INSTRUCTIONS TO FOLLOW: Reproduce the top of the data verbatim, through and including the line that contains "const SEEK_STEPS = 40;".

BEGIN

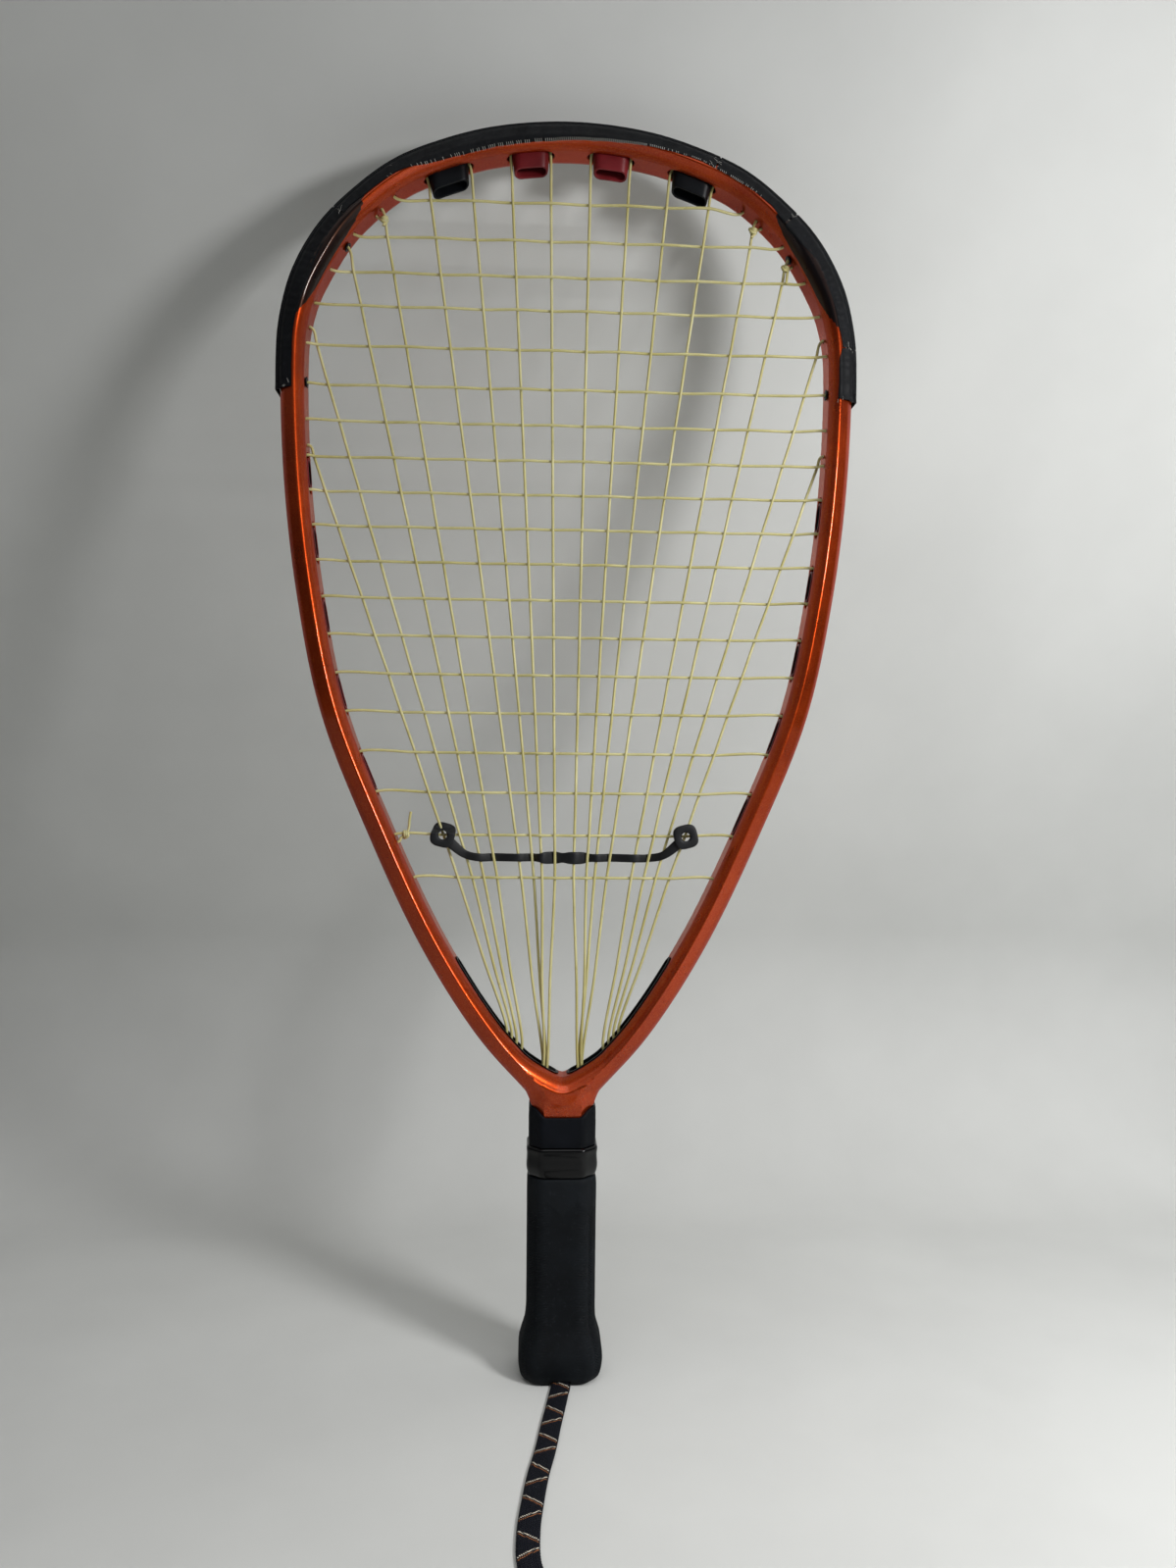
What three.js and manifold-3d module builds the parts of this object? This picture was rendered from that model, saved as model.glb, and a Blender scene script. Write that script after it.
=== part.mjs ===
// A racquetball racket: a teardrop hoop moulded in one piece with its throat and shaft, strung in two
// strings, with port inserts, a head guard under tape, a rubber grip and a wrist lanyard.
// Millimetres. The racket stands on its butt end: +Z runs up the handle to the head tip, X lies across
// the face and the front of the string bed looks along -Y.
import * as THREE from "three";
import { mergeVertices } from "three/addons/utils/BufferGeometryUtils.js";
import Module from "manifold-3d";

const wasm = await Module();
wasm.setup();

// Overall sizes
const RACKET_LENGTH = 558.8;
const HEAD_WIDTH = 259;
const WIDEST_HEIGHT = 450;
const THROAT_HALF_WIDTH = 15.9;

// General clearances and overruns
const SEAT_GAP = 0.3;
const OVERRUN = 2;
const SAME_PLACE = 0.001;
const SEEK_STEPS = 40;

// Hoop section: "inward" is measured from the outer wall, "deep" from the string plane
const SECTION_WIDTH = 10.5;
const SECTION_HALF_DEPTH = 11;
const OUTER_WALL_HALF = 6;
const INNER_WALL_HALF = 6.5;
const RIDGE_INWARD = 6.6;
const RIDGE_FLAT = 0.9;
const INNER_CHAMFER = 0.9;
const INNER_CHAMFER_DEEP = 1.2;
const GROOVE_DEPTH = 2.4;
const GROOVE_HALF_WIDTH = 3.2;
const GROOVE_FLARE = 0.3;
const HOOP_WALL = 1.4;
const RIDGE_WALL = 1.7;

// Head outline, as hand-picked shares: of the half width and the rise from the widest point up to the tip,
// and below it of the widening and the rise from the throat
const HEAD_OUTLINE_SHARES = [
  [0.258, 0.9716],
  [0.4447, 0.9097],
  [0.6071, 0.825],
  [0.7426, 0.7017],
  [0.8617, 0.552],
  [0.9499, 0.36],
  [0.9906, 0.1657],
  [1, 0],
];
const ARM_OUTLINE_SHARES = [
  [0.9837, 0.842],
  [0.9283, 0.6806],
  [0.8291, 0.519],
  [0.6437, 0.3575],
  [0.4198, 0.196],
  [0.1939, 0.0747],
  [0, 0],
  [-0.0996, -0.0392],
];
const HOOP_STEPS = 60;
const CAVITY_STEPS = 40;

// Head guard and the tape over it
const GUARD_THICKNESS = 1;
const GUARD_LEG = 6.8;
const TAPE_THICKNESS = 0.5;
const TAPE_LEG = 7.6;
const GUARD_END_HEIGHT = 440;
const TAPE_OVERHANG = 4;
const TAPE_JOINT = 0.4;
const TAPE_SEAM_SHARES = [-0.57, 0.34, 0.55, 0.88];
const COVER_STEPS = 30;

// Strings
const STRING_RADIUS = 0.62;
const STRING_GAP = 0.22;
const STRING_SIDES = 5;
const GROOVE_RUN_INWARD = 1.2;
const GROOVE_RUN_STEP = 9;
const LANE_OFFSET = 2;
const MOUTH_LIFT = 1;
const STRING_HOLE_RADIUS = 1.1;
const STRING_HOLE_SIDES = 5;
const MAIN_TOP_WIDTH_SHARES = [0.0776, 0.231, 0.3858, 0.5474, 0.7214, 0.8521];
const MAIN_SIDE_HEIGHT_SHARES = [0.834, 0.74];
const MAIN_LOW_WIDTH_SHARES = [
  0.063, 0.1488, 0.2041, 0.2881, 0.4503, 0.538, 0.6162, 0.7116,
];
const CROSS_HEIGHT_SHARES = [
  0.939, 0.9085, 0.8797, 0.8527, 0.8207, 0.7892, 0.7604, 0.7317, 0.7042, 0.6766,
  0.6487, 0.6197, 0.5898, 0.5592, 0.5285, 0.4966, 0.4647, 0.4307, 0.3966,
];
const NEAR_WALL = 6;
const TIE_HOLE_SHIFT = 3.4;
const WEAVE_ROOM_SHARE = 1.6;
// The mains beside which the string ends are tied, counted from the middle out
const LEFT_TIE_INDEX = 4;
const RIGHT_TIE_INDEX = 5;
const CROSS_TIE_INDEX = 4;

// Ports and their inserts
const PORT_HALF_HEIGHT = 4.2;
const PORT_END_ROOM = 1.1;
const INSERT_STRING_GAP = 0.4;
const INSERT_WALL = 1;
const INSERT_TAPER = 0.4;
const INSERT_ROOT = 3;
const TOP_INSERT_REACH = 7.2;
const SIDE_INSERT_REACH = 0.5;
const PORT_ARC_STEPS = 2;
const SIDE_PORT_COUNT = 5;
const LEFT_PORT_INDEX = 7;
const RIGHT_PORT_INDEX = 8;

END

ANSWER:
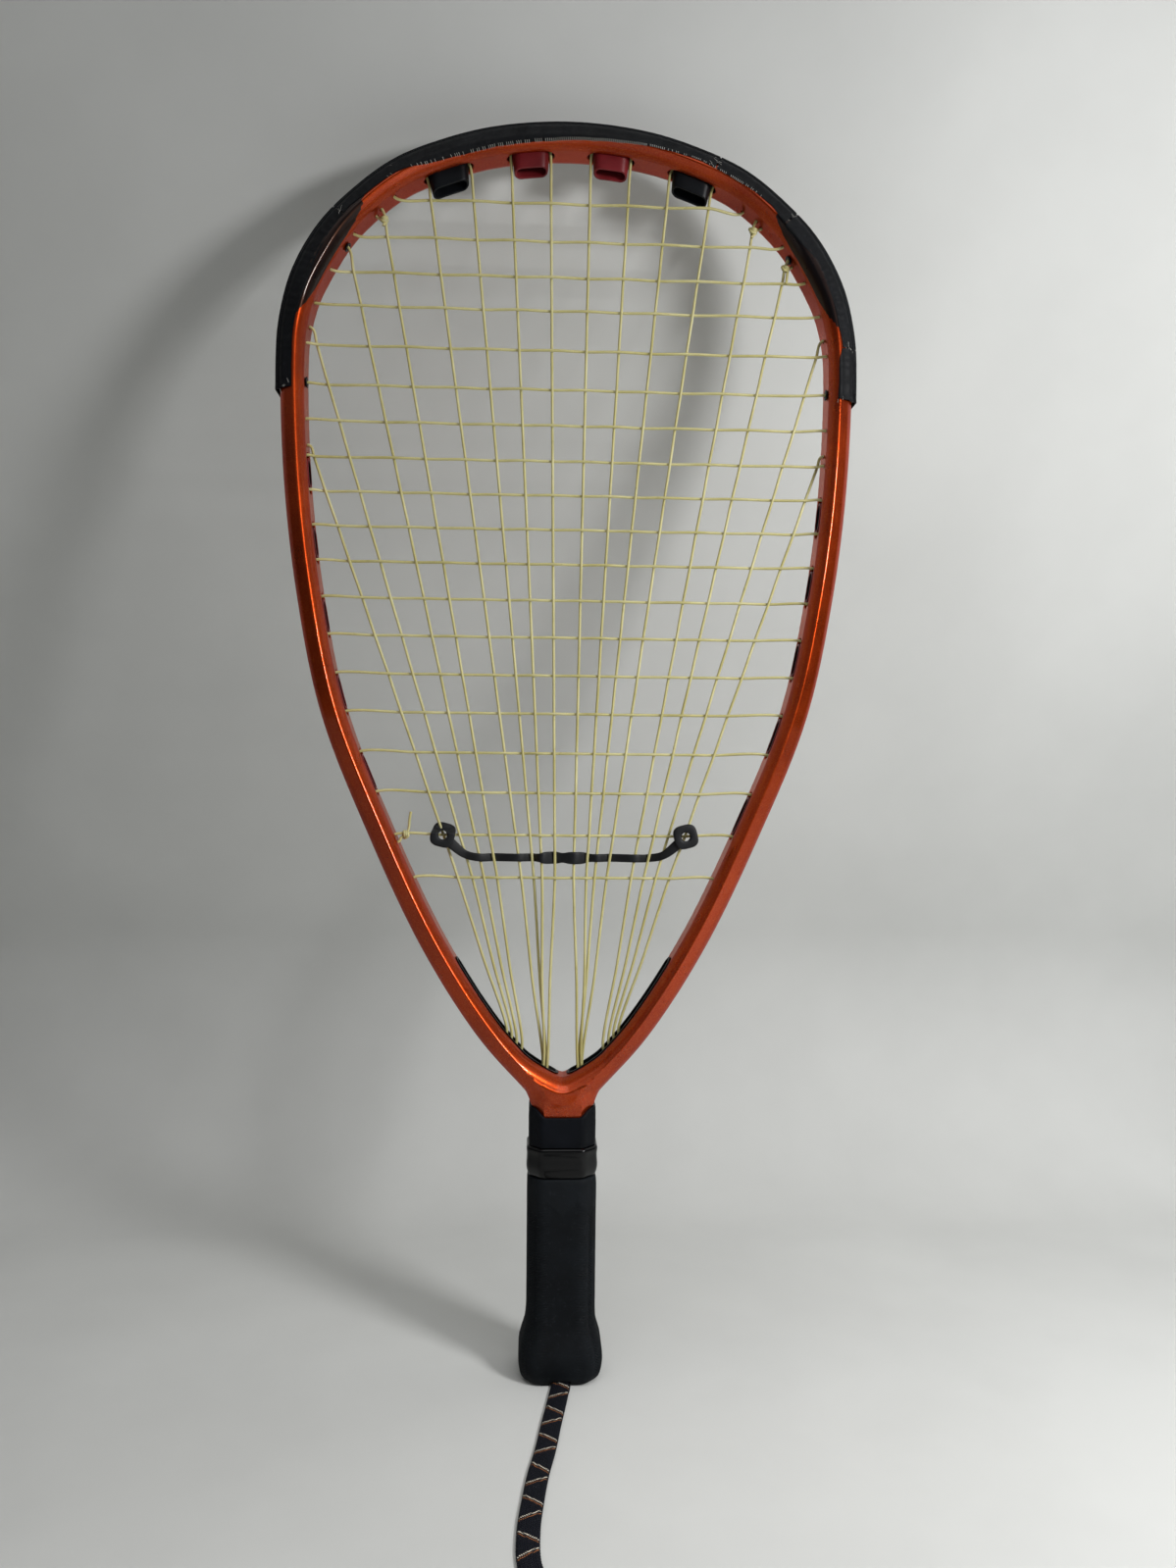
What three.js and manifold-3d module builds the parts of this object? This picture was rendered from that model, saved as model.glb, and a Blender scene script. Write that script after it.
=== part.mjs ===
// A racquetball racket: a teardrop hoop moulded in one piece with its throat and shaft, strung in two
// strings, with port inserts, a head guard under tape, a rubber grip and a wrist lanyard.
// Millimetres. The racket stands on its butt end: +Z runs up the handle to the head tip, X lies across
// the face and the front of the string bed looks along -Y.
import * as THREE from "three";
import { mergeVertices } from "three/addons/utils/BufferGeometryUtils.js";
import Module from "manifold-3d";

const wasm = await Module();
wasm.setup();

// Overall sizes
const RACKET_LENGTH = 558.8;
const HEAD_WIDTH = 259;
const WIDEST_HEIGHT = 450;
const THROAT_HALF_WIDTH = 15.9;

// General clearances and overruns
const SEAT_GAP = 0.3;
const OVERRUN = 2;
const SAME_PLACE = 0.001;
const SEEK_STEPS = 40;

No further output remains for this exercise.